この一言にその場にいた全員が一瞬驚いたような表情を見せたあと、「そうだそうだLambirlbirlだよ!」と盛り上がってくれた。よっしゃーー!つかみはオッケイ! 実はこの「Lambirlbirl」Numbulwarの人たちの言語Nunggubuyuでディジュリドゥを差す単語なのだ。

彼らが一瞬驚いたのは外国人でこの名前を知っている人が少ないから。僕はそのことをわかった上で彼らを驚かしてみたのだ。僕のこの作戦は大成功だった。 そしてすかさず次の展開を切り出す。

「吹いてみていい?」

「お前吹けるのか?吹いてみろ!」

やったー!ついに彼らのプライベートディジュリドゥ、Lambirlbirlが吹ける!しかもこれがとても美しい楽器だった。

黒いビニールテープでグルグル巻きにしてあるものの、それがいい楽器であることは見た目からある程度判断できた。正確に測ったわけではないがマウスピースは3cmよりすこし小さいぐらい、ボトムまでスーッと自然に広がる美しい形をしていた。

吹いてみるとこれまだすごい!

自然なバックプレッシャーが心地よく、Numbulwarの人たちが好む高いキーもあいまってレスポンスが異常にいい。しかも高いキーでありながら低音も響くという厚みのある音だった。

Lhambirlbirlを演奏するGraem
これがそのLambirlbirl。演奏しているのはダンサーでありディジュリドゥ奏者のBranggu。
© Branggu (Graeme) Nunggagarlu 2006
この写真の使用はNumbulwarコミュニティと連絡を取って直接Brangguから許可を頂きました。アボリジナルの肖像権を守るためにも無断転載禁止を遵守して下さい。

僕とノンくんがLambirlbirlのすばらしさに感激していると、GORI君が遠くから「兄さんら、抜け駆けやんかー!!」とブツブツ言いながらこっちに向かって急いでいた。 彼が到着すると僕はすかさず「彼がナンバーワンプレーヤーだよ」と彼らに紹介した。案の定「吹け吹け!」という展開になる。これは面白いことになりそうだ。
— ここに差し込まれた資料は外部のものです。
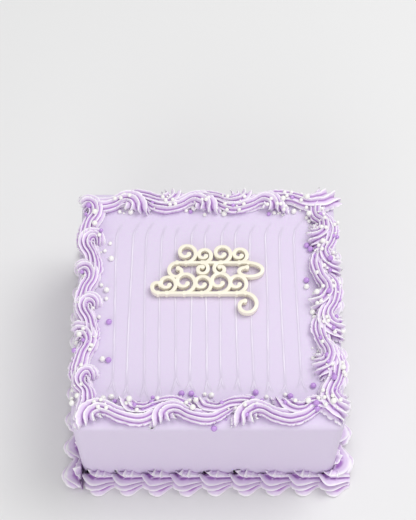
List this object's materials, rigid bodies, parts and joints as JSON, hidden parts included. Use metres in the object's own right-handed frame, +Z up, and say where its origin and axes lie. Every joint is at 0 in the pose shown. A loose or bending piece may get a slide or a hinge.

GORI君が演奏を始めると・・・彼らは目を丸くして驚いていた。 そして「なんで日本人がこれほど吹けるんだ??」と、ある意味あきれているのが表情から読み取れた。GORI君が演奏を終えると「お前がナンバーワンだ!」と賞賛の言葉を惜しみなくかけてくれる。現地の人たちから賞賛されるGORI君はやっぱりすごい奏者だ。

そんなこんなで充実した時間を過ごしていると、ついにフェスティバルが始まりそうな気配がしてきた。さあ、今年のフェスティバルはどうなるのか、楽しみだ!!